VM storage comes in a couple of different flavors. VMs in most platforms have two types of storage—local flash storage which is ephemeral (erased when the VM is powered off and deallocated). The core storage for VMs is network attached storage, which itself comes in a few different performance tiers. The locally attached storage is the lowest latency option, however the only practical use for it with SQL Server, is with TempDB files which are recreated upon instance startup. You can’t easily store data and log files on these drives (unless you build a highly available solution like Azure SQL DB uses), but for busy TempDB workload. The network attached storage (called Managed Disk in Azure and Elastic Block Storage in AWS) is what is used for most database workloads. In Azure you should use Premium Storage or Ultra Disk, and in Amazon Provisioned IOPs or NVMe volumes. Standard storage, and even standard SSD disks from both cloud providers, do not offer the performance needed for even light database workloads.

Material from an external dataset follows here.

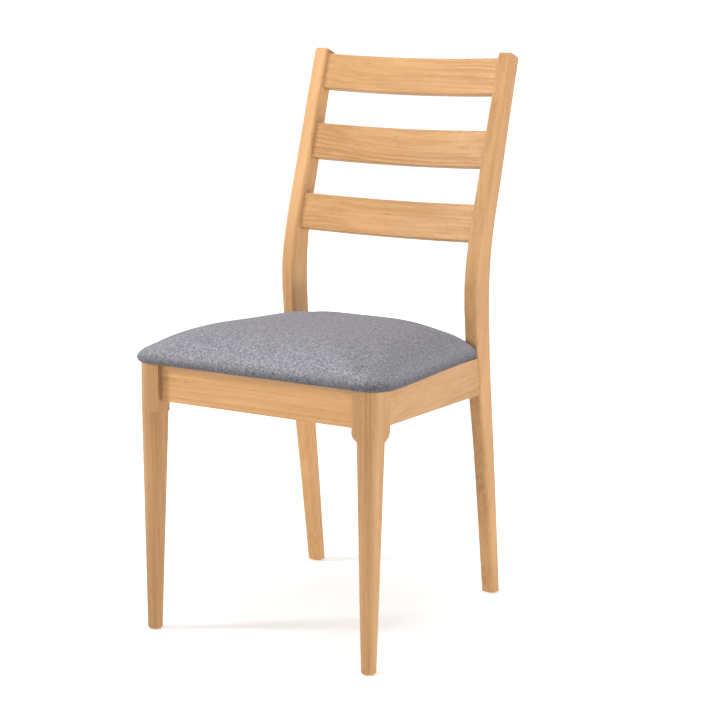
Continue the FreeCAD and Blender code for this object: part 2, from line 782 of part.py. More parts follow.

A common pattern to improve disk performance is to add multiple storage volumes and use Storage Spaces in Windows or Logical Volume Management in Linux to provide performance. Also, you should pay attention to the disk caching options available to you on the cloud platform—on Azure specifically SQL data file volume should have read caching enabled. Most SQL Server workloads, even on OLTP systems have 70-80% read operations, so caching reads will benefit nearly all databases. SQL Server does not benefit from write caching, you shouldn’t enable it.

Storage in the cloud is quite different than what you are used to in an on-premises world. While the ultimate performance of cloud storage might not match high-end on-premises storage, in my experience properly configured cloud storage can meet the needs of 99% of workloads. Learning your options and balancing costs, data volume, and performance are they key to successful cloud database deployments.